**PROBLEM TO WORK ON:**
Write out the listing beneath this instruction in its entirety, exactly as it reads.

[Scripts that build objects]

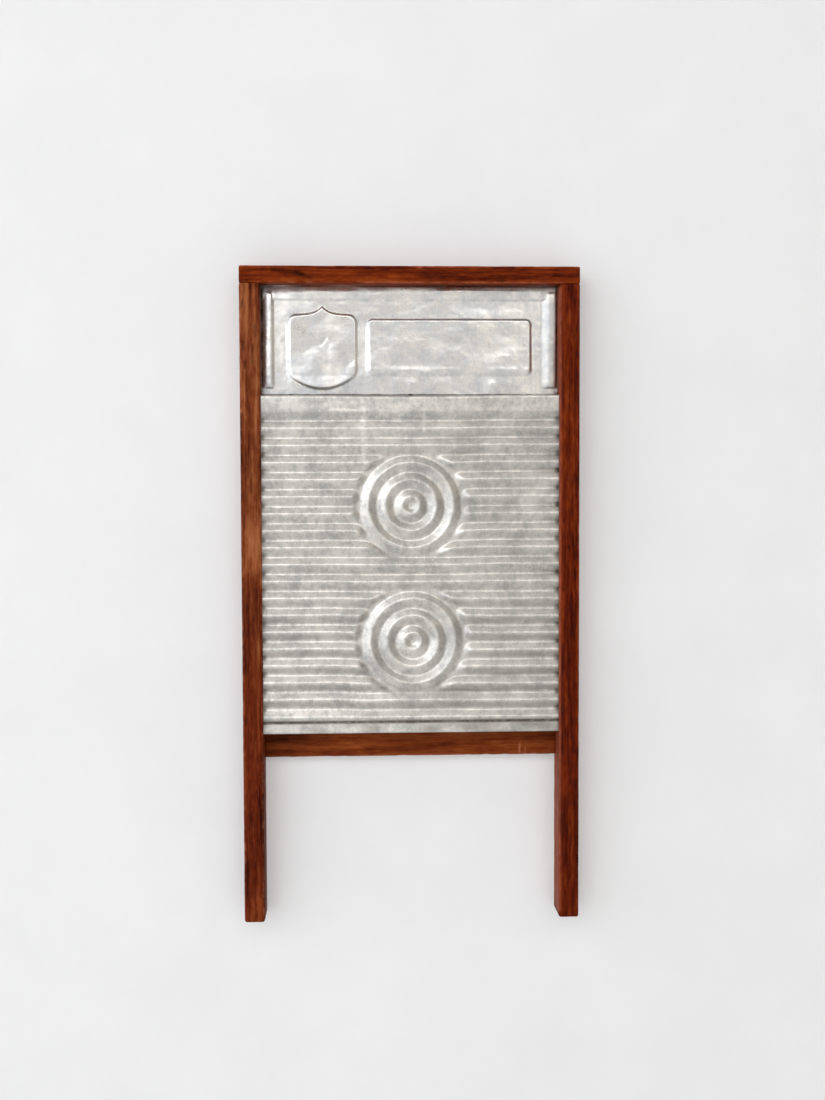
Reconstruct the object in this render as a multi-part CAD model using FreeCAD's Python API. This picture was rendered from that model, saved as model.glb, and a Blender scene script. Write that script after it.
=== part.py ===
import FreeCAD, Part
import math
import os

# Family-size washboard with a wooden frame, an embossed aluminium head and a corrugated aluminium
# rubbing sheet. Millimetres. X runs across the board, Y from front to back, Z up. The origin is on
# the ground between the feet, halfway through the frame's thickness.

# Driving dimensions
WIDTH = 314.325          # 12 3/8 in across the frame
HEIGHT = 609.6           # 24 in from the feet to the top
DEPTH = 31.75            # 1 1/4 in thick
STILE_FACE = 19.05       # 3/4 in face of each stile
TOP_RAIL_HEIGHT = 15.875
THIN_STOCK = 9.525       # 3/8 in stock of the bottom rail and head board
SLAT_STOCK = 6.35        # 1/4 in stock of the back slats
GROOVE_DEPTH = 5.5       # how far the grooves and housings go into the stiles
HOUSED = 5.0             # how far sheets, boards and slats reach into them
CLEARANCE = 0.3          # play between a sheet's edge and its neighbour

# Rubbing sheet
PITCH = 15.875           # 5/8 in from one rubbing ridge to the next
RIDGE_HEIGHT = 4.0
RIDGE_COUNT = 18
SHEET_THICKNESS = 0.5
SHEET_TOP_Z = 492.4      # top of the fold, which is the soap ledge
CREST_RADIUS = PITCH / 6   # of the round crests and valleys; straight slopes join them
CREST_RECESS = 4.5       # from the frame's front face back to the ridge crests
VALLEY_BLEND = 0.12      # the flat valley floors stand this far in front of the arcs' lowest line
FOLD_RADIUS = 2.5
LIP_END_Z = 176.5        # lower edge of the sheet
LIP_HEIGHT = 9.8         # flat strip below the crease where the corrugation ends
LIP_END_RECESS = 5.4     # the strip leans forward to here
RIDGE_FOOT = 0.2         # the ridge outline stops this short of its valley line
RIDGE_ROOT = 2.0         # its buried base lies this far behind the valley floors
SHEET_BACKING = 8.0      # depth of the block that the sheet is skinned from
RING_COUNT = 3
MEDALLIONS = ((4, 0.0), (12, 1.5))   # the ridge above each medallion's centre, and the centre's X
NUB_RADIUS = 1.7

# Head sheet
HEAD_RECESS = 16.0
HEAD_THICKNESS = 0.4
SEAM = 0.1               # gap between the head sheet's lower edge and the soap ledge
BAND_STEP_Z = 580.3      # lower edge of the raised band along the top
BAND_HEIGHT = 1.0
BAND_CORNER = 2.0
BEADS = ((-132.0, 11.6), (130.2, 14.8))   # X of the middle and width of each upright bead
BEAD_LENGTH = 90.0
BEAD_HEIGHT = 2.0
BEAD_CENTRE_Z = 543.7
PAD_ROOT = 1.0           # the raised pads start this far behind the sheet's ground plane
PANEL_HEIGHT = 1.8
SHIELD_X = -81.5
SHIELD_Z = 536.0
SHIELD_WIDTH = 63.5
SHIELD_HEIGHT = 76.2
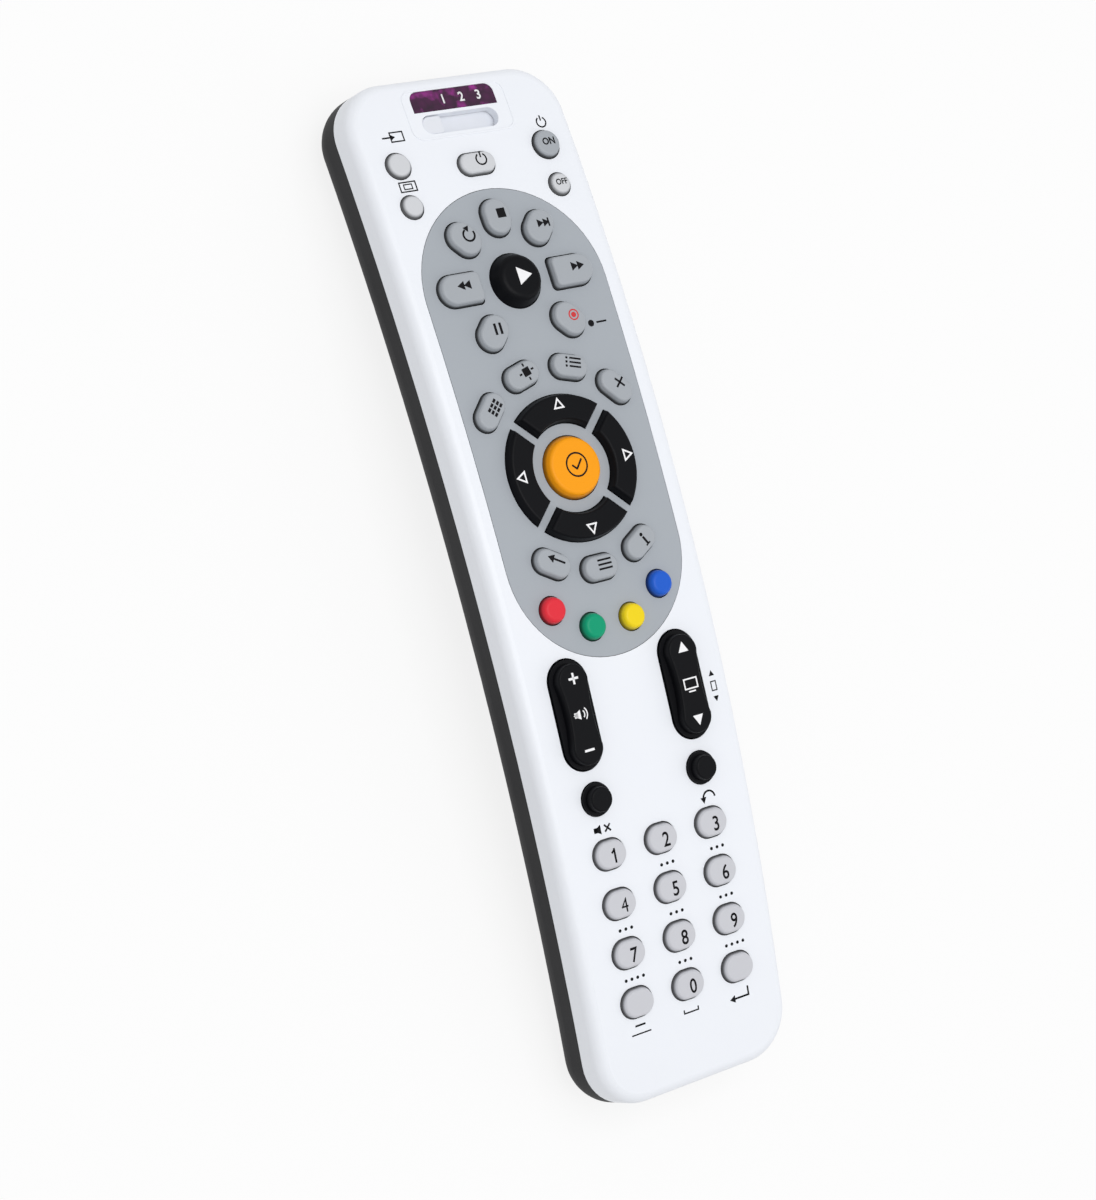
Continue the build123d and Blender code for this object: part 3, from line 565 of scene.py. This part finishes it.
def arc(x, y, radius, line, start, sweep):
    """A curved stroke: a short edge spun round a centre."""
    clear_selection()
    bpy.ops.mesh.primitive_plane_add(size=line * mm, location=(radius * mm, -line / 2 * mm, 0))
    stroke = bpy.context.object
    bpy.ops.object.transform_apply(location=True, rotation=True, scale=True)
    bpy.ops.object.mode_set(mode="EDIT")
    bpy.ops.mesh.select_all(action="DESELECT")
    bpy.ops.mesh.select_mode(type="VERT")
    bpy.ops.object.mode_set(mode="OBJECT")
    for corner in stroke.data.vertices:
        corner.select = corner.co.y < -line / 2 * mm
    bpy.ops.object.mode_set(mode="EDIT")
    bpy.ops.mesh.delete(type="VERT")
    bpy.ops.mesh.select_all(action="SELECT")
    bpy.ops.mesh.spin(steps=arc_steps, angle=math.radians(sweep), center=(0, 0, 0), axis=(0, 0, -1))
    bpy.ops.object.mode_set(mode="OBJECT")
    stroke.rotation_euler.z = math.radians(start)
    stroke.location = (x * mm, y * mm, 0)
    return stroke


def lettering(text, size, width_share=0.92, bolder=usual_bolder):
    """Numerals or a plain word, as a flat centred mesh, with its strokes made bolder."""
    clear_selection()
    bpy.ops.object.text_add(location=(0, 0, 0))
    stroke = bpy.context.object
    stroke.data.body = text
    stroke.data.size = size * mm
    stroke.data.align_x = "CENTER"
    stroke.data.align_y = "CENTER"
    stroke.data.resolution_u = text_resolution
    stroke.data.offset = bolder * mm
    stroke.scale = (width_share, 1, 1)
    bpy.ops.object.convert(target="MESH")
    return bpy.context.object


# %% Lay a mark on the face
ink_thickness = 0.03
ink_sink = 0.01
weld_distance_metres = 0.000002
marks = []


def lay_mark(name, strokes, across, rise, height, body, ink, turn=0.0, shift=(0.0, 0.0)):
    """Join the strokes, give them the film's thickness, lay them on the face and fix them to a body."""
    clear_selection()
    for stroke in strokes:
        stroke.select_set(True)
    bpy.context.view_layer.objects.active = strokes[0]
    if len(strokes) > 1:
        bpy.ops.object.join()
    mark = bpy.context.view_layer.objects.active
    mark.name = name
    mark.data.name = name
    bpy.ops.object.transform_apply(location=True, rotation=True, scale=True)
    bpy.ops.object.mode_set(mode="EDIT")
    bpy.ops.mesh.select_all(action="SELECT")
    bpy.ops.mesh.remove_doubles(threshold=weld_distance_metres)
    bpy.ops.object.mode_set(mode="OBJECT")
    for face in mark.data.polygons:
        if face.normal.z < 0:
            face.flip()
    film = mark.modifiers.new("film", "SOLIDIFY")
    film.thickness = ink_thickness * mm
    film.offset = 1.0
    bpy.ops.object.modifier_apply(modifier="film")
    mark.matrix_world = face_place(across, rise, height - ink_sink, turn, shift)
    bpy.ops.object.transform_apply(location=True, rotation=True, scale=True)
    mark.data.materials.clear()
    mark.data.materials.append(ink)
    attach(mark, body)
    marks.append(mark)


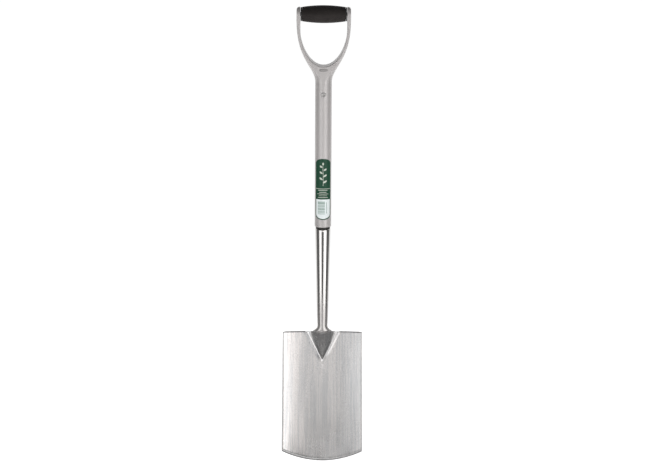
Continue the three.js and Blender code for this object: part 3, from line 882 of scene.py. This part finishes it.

**ANSWER TO THE TASK:**
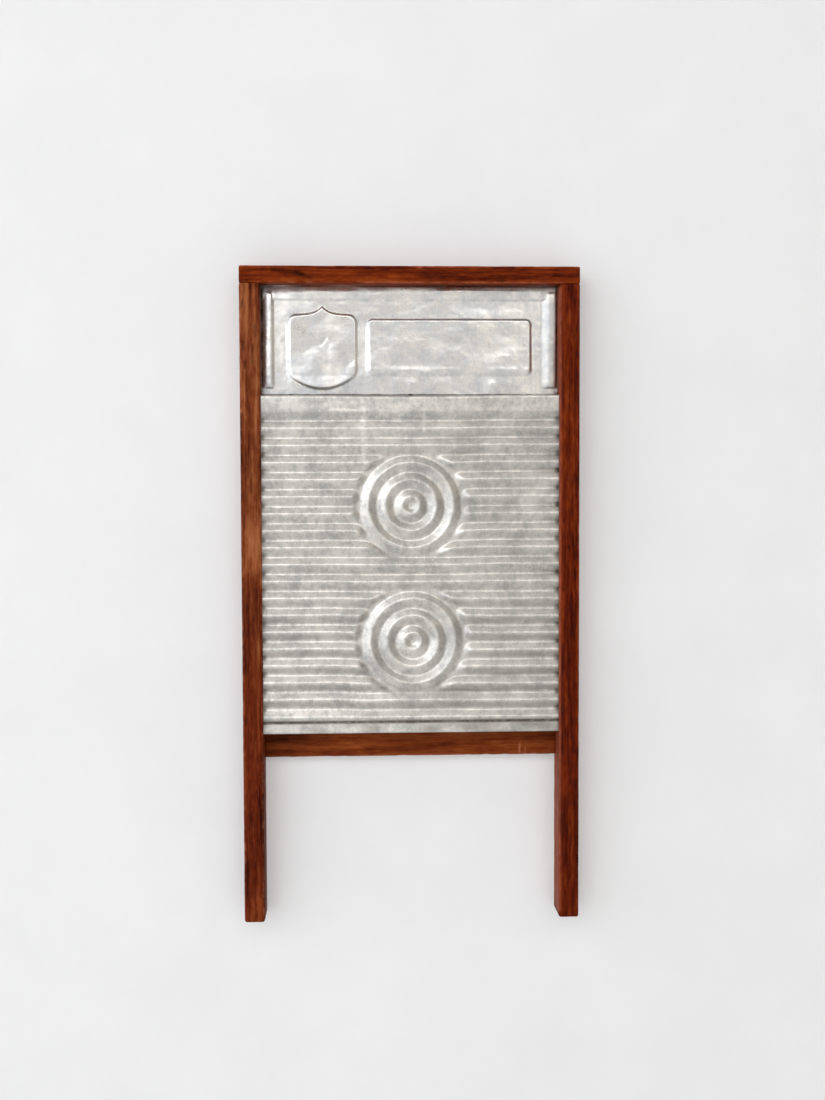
Reconstruct the object in this render as a multi-part CAD model using FreeCAD's Python API. This picture was rendered from that model, saved as model.glb, and a Blender scene script. Write that script after it.
=== part.py ===
import FreeCAD, Part
import math
import os

# Family-size washboard with a wooden frame, an embossed aluminium head and a corrugated aluminium
# rubbing sheet. Millimetres. X runs across the board, Y from front to back, Z up. The origin is on
# the ground between the feet, halfway through the frame's thickness.

# Driving dimensions
WIDTH = 314.325          # 12 3/8 in across the frame
HEIGHT = 609.6           # 24 in from the feet to the top
DEPTH = 31.75            # 1 1/4 in thick
STILE_FACE = 19.05       # 3/4 in face of each stile
TOP_RAIL_HEIGHT = 15.875
THIN_STOCK = 9.525       # 3/8 in stock of the bottom rail and head board
SLAT_STOCK = 6.35        # 1/4 in stock of the back slats
GROOVE_DEPTH = 5.5       # how far the grooves and housings go into the stiles
HOUSED = 5.0             # how far sheets, boards and slats reach into them
CLEARANCE = 0.3          # play between a sheet's edge and its neighbour

# Rubbing sheet
PITCH = 15.875           # 5/8 in from one rubbing ridge to the next
RIDGE_HEIGHT = 4.0
RIDGE_COUNT = 18
SHEET_THICKNESS = 0.5
SHEET_TOP_Z = 492.4      # top of the fold, which is the soap ledge
CREST_RADIUS = PITCH / 6   # of the round crests and valleys; straight slopes join them
CREST_RECESS = 4.5       # from the frame's front face back to the ridge crests
VALLEY_BLEND = 0.12      # the flat valley floors stand this far in front of the arcs' lowest line
FOLD_RADIUS = 2.5
LIP_END_Z = 176.5        # lower edge of the sheet
LIP_HEIGHT = 9.8         # flat strip below the crease where the corrugation ends
LIP_END_RECESS = 5.4     # the strip leans forward to here
RIDGE_FOOT = 0.2         # the ridge outline stops this short of its valley line
RIDGE_ROOT = 2.0         # its buried base lies this far behind the valley floors
SHEET_BACKING = 8.0      # depth of the block that the sheet is skinned from
RING_COUNT = 3
MEDALLIONS = ((4, 0.0), (12, 1.5))   # the ridge above each medallion's centre, and the centre's X
NUB_RADIUS = 1.7

# Head sheet
HEAD_RECESS = 16.0
HEAD_THICKNESS = 0.4
SEAM = 0.1               # gap between the head sheet's lower edge and the soap ledge
BAND_STEP_Z = 580.3      # lower edge of the raised band along the top
BAND_HEIGHT = 1.0
BAND_CORNER = 2.0
BEADS = ((-132.0, 11.6), (130.2, 14.8))   # X of the middle and width of each upright bead
BEAD_LENGTH = 90.0
BEAD_HEIGHT = 2.0
BEAD_CENTRE_Z = 543.7
PAD_ROOT = 1.0           # the raised pads start this far behind the sheet's ground plane
PANEL_HEIGHT = 1.8
SHIELD_X = -81.5
SHIELD_Z = 536.0
SHIELD_WIDTH = 63.5
SHIELD_HEIGHT = 76.2
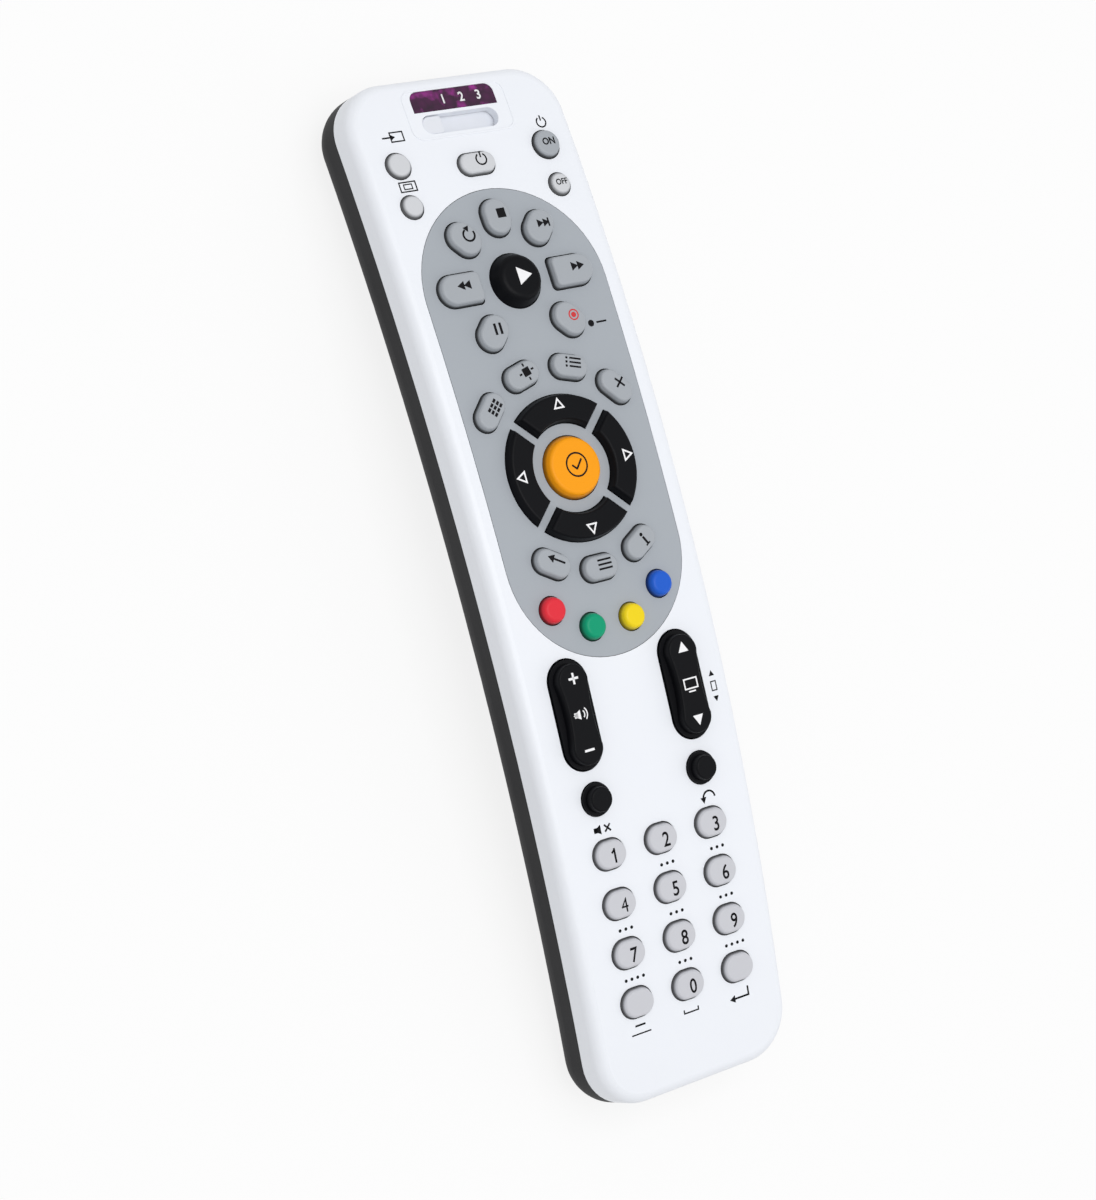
Continue the build123d and Blender code for this object: part 3, from line 565 of scene.py. This part finishes it.
def arc(x, y, radius, line, start, sweep):
    """A curved stroke: a short edge spun round a centre."""
    clear_selection()
    bpy.ops.mesh.primitive_plane_add(size=line * mm, location=(radius * mm, -line / 2 * mm, 0))
    stroke = bpy.context.object
    bpy.ops.object.transform_apply(location=True, rotation=True, scale=True)
    bpy.ops.object.mode_set(mode="EDIT")
    bpy.ops.mesh.select_all(action="DESELECT")
    bpy.ops.mesh.select_mode(type="VERT")
    bpy.ops.object.mode_set(mode="OBJECT")
    for corner in stroke.data.vertices:
        corner.select = corner.co.y < -line / 2 * mm
    bpy.ops.object.mode_set(mode="EDIT")
    bpy.ops.mesh.delete(type="VERT")
    bpy.ops.mesh.select_all(action="SELECT")
    bpy.ops.mesh.spin(steps=arc_steps, angle=math.radians(sweep), center=(0, 0, 0), axis=(0, 0, -1))
    bpy.ops.object.mode_set(mode="OBJECT")
    stroke.rotation_euler.z = math.radians(start)
    stroke.location = (x * mm, y * mm, 0)
    return stroke


def lettering(text, size, width_share=0.92, bolder=usual_bolder):
    """Numerals or a plain word, as a flat centred mesh, with its strokes made bolder."""
    clear_selection()
    bpy.ops.object.text_add(location=(0, 0, 0))
    stroke = bpy.context.object
    stroke.data.body = text
    stroke.data.size = size * mm
    stroke.data.align_x = "CENTER"
    stroke.data.align_y = "CENTER"
    stroke.data.resolution_u = text_resolution
    stroke.data.offset = bolder * mm
    stroke.scale = (width_share, 1, 1)
    bpy.ops.object.convert(target="MESH")
    return bpy.context.object


# %% Lay a mark on the face
ink_thickness = 0.03
ink_sink = 0.01
weld_distance_metres = 0.000002
marks = []


def lay_mark(name, strokes, across, rise, height, body, ink, turn=0.0, shift=(0.0, 0.0)):
    """Join the strokes, give them the film's thickness, lay them on the face and fix them to a body."""
    clear_selection()
    for stroke in strokes:
        stroke.select_set(True)
    bpy.context.view_layer.objects.active = strokes[0]
    if len(strokes) > 1:
        bpy.ops.object.join()
    mark = bpy.context.view_layer.objects.active
    mark.name = name
    mark.data.name = name
    bpy.ops.object.transform_apply(location=True, rotation=True, scale=True)
    bpy.ops.object.mode_set(mode="EDIT")
    bpy.ops.mesh.select_all(action="SELECT")
    bpy.ops.mesh.remove_doubles(threshold=weld_distance_metres)
    bpy.ops.object.mode_set(mode="OBJECT")
    for face in mark.data.polygons:
        if face.normal.z < 0:
            face.flip()
    film = mark.modifiers.new("film", "SOLIDIFY")
    film.thickness = ink_thickness * mm
    film.offset = 1.0
    bpy.ops.object.modifier_apply(modifier="film")
    mark.matrix_world = face_place(across, rise, height - ink_sink, turn, shift)
    bpy.ops.object.transform_apply(location=True, rotation=True, scale=True)
    mark.data.materials.clear()
    mark.data.materials.append(ink)
    attach(mark, body)
    marks.append(mark)


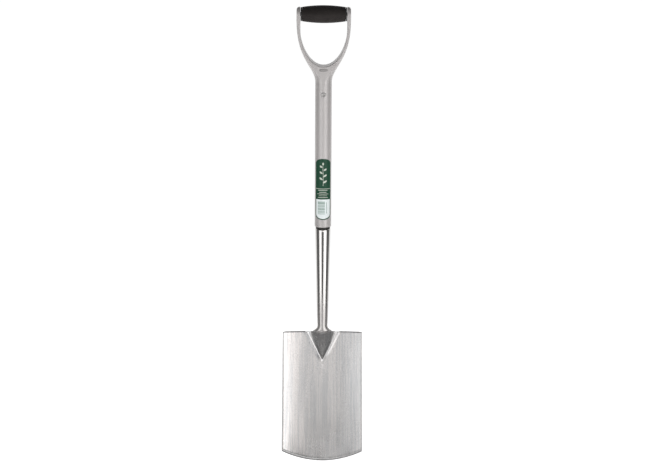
Continue the three.js and Blender code for this object: part 3, from line 882 of scene.py. This part finishes it.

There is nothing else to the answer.